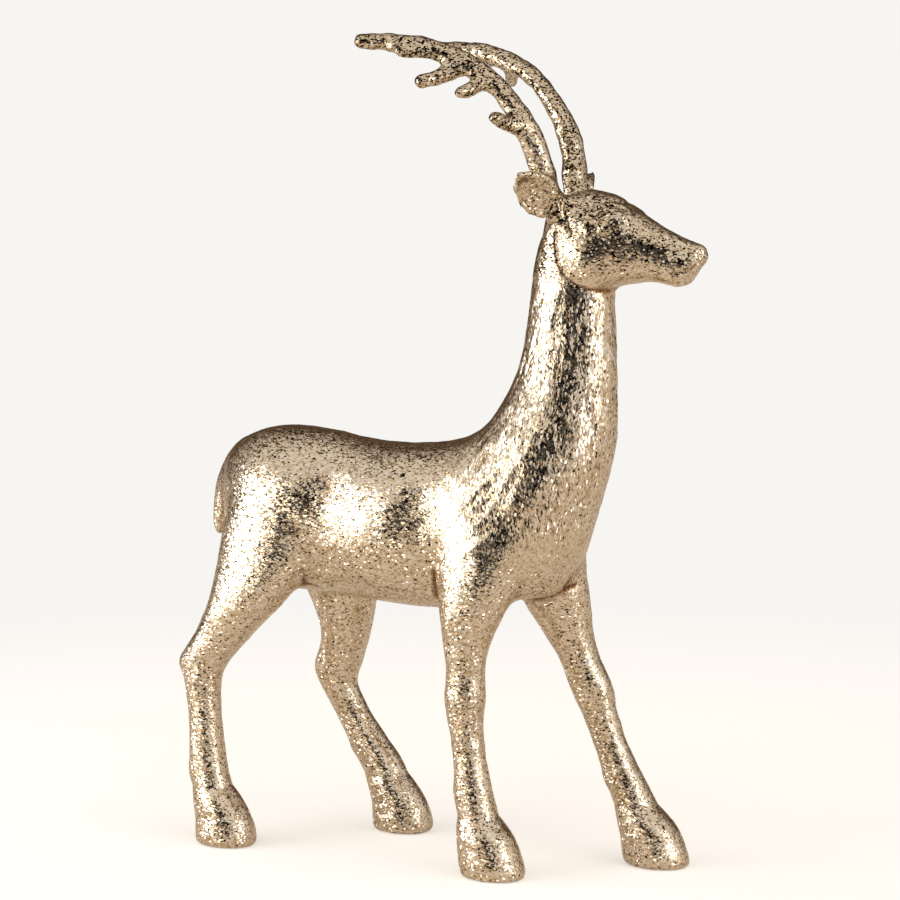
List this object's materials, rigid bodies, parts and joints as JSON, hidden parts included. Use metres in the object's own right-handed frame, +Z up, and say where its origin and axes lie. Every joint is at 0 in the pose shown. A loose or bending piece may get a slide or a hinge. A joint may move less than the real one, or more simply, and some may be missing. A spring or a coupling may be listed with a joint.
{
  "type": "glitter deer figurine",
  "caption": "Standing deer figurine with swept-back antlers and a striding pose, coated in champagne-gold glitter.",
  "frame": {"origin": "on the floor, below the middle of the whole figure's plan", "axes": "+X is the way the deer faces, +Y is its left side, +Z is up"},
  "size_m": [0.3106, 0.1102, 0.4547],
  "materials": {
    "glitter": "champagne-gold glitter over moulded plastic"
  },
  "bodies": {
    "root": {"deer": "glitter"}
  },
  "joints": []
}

:::::

Reproduce every line of the material above exactly.

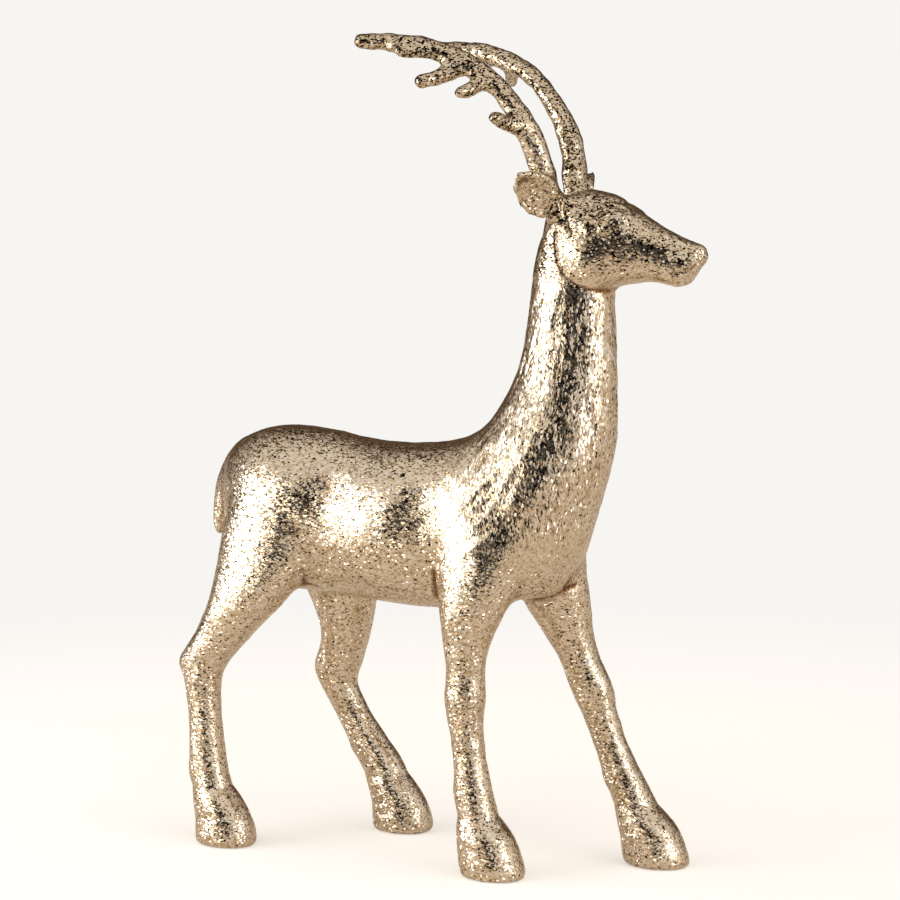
List this object's materials, rigid bodies, parts and joints as JSON, hidden parts included. Use metres in the object's own right-handed frame, +Z up, and say where its origin and axes lie. Every joint is at 0 in the pose shown. A loose or bending piece may get a slide or a hinge. A joint may move less than the real one, or more simply, and some may be missing. A spring or a coupling may be listed with a joint.
{
  "type": "glitter deer figurine",
  "caption": "Standing deer figurine with swept-back antlers and a striding pose, coated in champagne-gold glitter.",
  "frame": {"origin": "on the floor, below the middle of the whole figure's plan", "axes": "+X is the way the deer faces, +Y is its left side, +Z is up"},
  "size_m": [0.3106, 0.1102, 0.4547],
  "materials": {
    "glitter": "champagne-gold glitter over moulded plastic"
  },
  "bodies": {
    "root": {"deer": "glitter"}
  },
  "joints": []
}